Bookstores, scrap-booking, beading and pottery shops, dance studios and other businesses have easy opportunities to sponsor child-friendly promotions. Holiday related activities and other events can provide fun for both parents and children. Main Street can provide an online list of child-friendly promotions at downtown restaurants and retail.

Banking Lessons:
Banks and Savings and Loans have long understood the benefit of being child-friendly. This 1950’s photo show a “beginners” deposit window that was just the right height to encourage banking customers who were “starting young.” (IHPA collection)

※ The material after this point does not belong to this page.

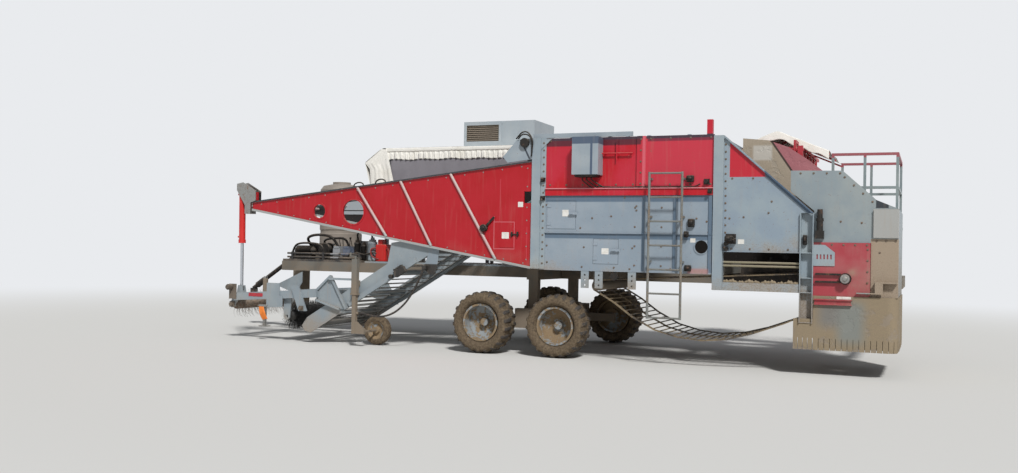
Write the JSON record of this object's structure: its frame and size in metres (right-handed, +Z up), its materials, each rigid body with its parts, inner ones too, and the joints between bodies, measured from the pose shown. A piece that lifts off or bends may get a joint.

Architecture and History Related Promotions:
The Illinois Historic Preservation Agency has “build your own” cardboard models of historic buildings from real main street communities. The ten main Street buildings are now being joined by ten Build Your Own Lincoln Sites also. All are aimed at encouraging kids (of all ages) to learn more about historic downtowns by “doing”.

Parenting Networks:
There are a large number of networks designed to help parents connect with each other and learn about opportunities for children and parents.
Encourage parent and child play-groups to meet downtown. Find a location (a downtown restaurant or church?) that includes an area which can be baby-proofed. While downtown, participants can partake of coffee and snacks from a local restaurant and discuss parenting while the children also get to interact.
There could be some time at the end where the parents can go shop for an extra hour while a sitter continues to watch the kids. Familiarize the parents and children with what downtown has to offer and become a “home base” for parents.

Main Street 2.0:
Go web 2.0 with your downtown. Use social networking along with your Main Street website to promote your child-friendly downtown features and activities. There are innumerable, parent-and-family-oriented websites, blogs, and other sites that discuss parenting issues. Tie into those networks and ask them to recognize your child-friendly business or activities. Post things on their blogs. Add a children’s section to your Main Street website if you don’t have one. Young people and parents alike are linked in to social networking. Make sure your Main Street social networking sites talk about child-friendly or youth activities and initiatives in your downtown.

Travel sites:

Travel sites geared towards families promote locations that are family- friendly. Find out what it takes to get your downtown included. Make your Main Street tourist-family-friendly. Be familiar about local or regional businesses where parents can rent strollers and cribs and other necessitates. Encourage businesses to welcome families from out of town.